Two cars are pulled to the side of a Hermosa Beach street. One is a run-down truck with tools in the back; the cab smells faintly of beer, the driver a construction worker headed home to San Pedro. The other is a late-model SUV, a youngster buckled in the backseat; up front sits the mother, bound for her Hermosa home, whose breath blooms with spearmint.
Which one is driving while intoxicated? It is the kind of decision that officers with the Hermosa Beach Police Department confront all the time. And, thanks to the Hermosa Beach Community Police Academy, it is one that citizens had to make for themselves.
The academy, which begins April 19, is a free eight-week training course designed to educate the public about the department. Participants must be Hermosa residents or who work in the city, be at least 18 years old, and not have any felony convictions or be presently wanted for any crime.
“What I want participants to get out the program is insight into the numerous decision making aspects of our job, many of them with serious consequences,” said said Officer Joe Polestra, who serves as coordinator for the academy.
Polestra, an 18-year veteran of HBPD, had long wanted to host an academy, and found a supporter last year in Chief Sharon Papa. The department held its first session last fall, attracting 16 participants. The two-car DUI exercise was among the favorite activities.
Actors consuming real alcohol played the drivers, and participants were told one of them was above the legal limit for alcohol consumption, Polestra said. Given a chance to evaluate the situation, almost everyone initially suspected the construction worker.
Breathalyzer data later showed that he was well under the legal limit, while the woman was above it. In an age in which police departments around the country face criticism for racial profiling, the exercise surprised citizens, and showed the troubling persistence of preconceptions.
“The whole class was like, ‘Oh my gosh!” Polestra said. “It shows you the difficulty, the aspect of liability, that really presents itself in this job. Who is more of a danger, the guy who had one beer at dinner with a friend, or the mom who’s had four glasses of wine in a big SUV?”
Hermosa resident Lorie Armendariz, who was among the graduates of last fall’s community police academy, said that learning about traffic stops in general was among the most informative aspects of the program, especially given that getting pulled over for a potential traffic violation is the only interaction many citizens will ever have with law enforcement.

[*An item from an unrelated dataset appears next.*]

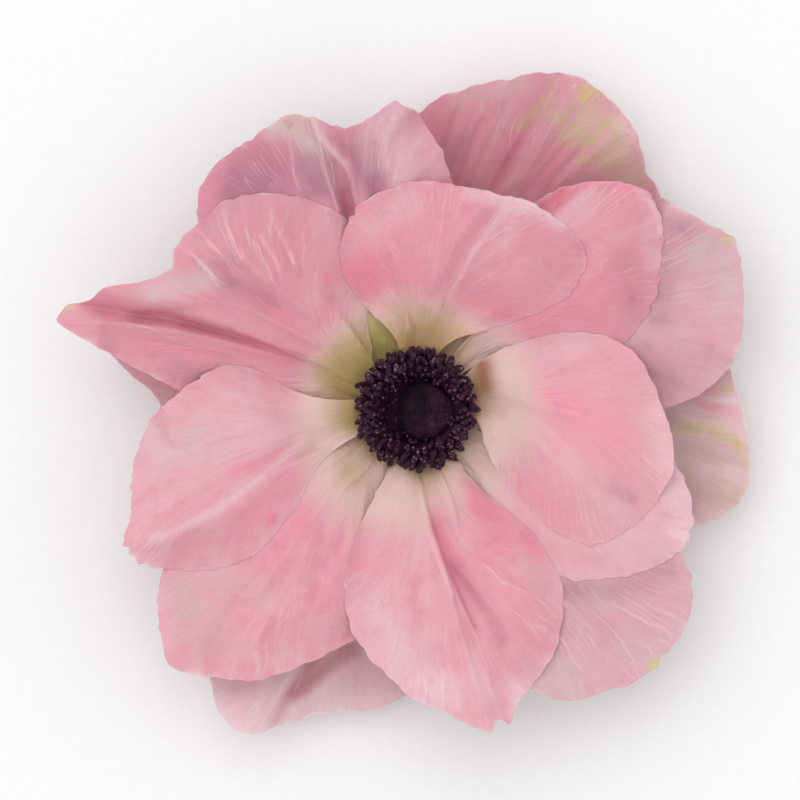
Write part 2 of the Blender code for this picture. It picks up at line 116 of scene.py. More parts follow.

“There’s a whole lot of reasons you can stop me. There’s so many laws on the books
It could be a broken taillight, anything,” Armendariz said. “But if someone just looks like a suspicious character, you can’t pull them over.”
Each class lasts three hours, but only 45 minutes of this is typically spent inside a classroom. The rest is devoted to Interactive activities like the DUI exercise. Polestra says he was inspired to design the course this way after he attended a community police academy in Orange County, and found himself getting bored.
“It was three hours of getting lectured at, and no one likes that,” Polestra said. “I wanted to make Hermosa Beach’s academy fun, and incorporate the beach culture of the city.”
Among those already signed up for the upcoming session is Matt McCool, a member of the Hermosa Beach Emergency Preparedness Advisory Commission. McCool, who serves as a U.S. Naval reservist and has been a volunteer firefighter, said he believes it is important that civilians be more informed about the work of public safety personnel.
McCool hopes the experience will enhance his service to the city, and believes that other civic leaders could benefit from going through the program. He recalled that when he was going through the El Camino College Fire Academy, several members of the Redondo Beach City Council came by a station house. The council members put on the heavy gear that firefighters wear when deploying to a blaze, and struggled to trudge up and down a flight of stairs.
“They brought out some council members and put them in turnouts,” McCool said. “It was a great educational experience for council members to see what is involved in public safety.”
McCool said that he is looking forward to being able to use the department’s state-of-the-art shooting range. The range caused some controversy before opening last year, with residents questioning both its location and cost. But Polestra said that last year’s participants were impressed with the facility, especially with the way it could simulate complex scenarios, and offered multiple options for non-lethal force, like a Taser.
Decisionmaking like this is exactly what Polestra hopes the program will communicate. In another exercise, participants were tasked with breaking up a simulated bar fight inside a packed Pier Plaza tavern.
“A lot of people wanted to go in and pepper spray everywhere, but that’s getting in your face too,” Polestra said. “Plus, what if there’s one guy in that group that’s a victim of the crime?”
Hermosa Beach remains an extremely safe city. But Polestra has found that citizens are often shocked about even the low levels reported. (The department handled about 4,000 cases in 2015). Providing this kind of information is a key part of community policing, a strategy that has become increasingly influential in urban departments over the last 20 years.
“Some think it will scare people, telling them a lot bad stuff,” Polestra said. “But I’m of the school that, the more information, the better.”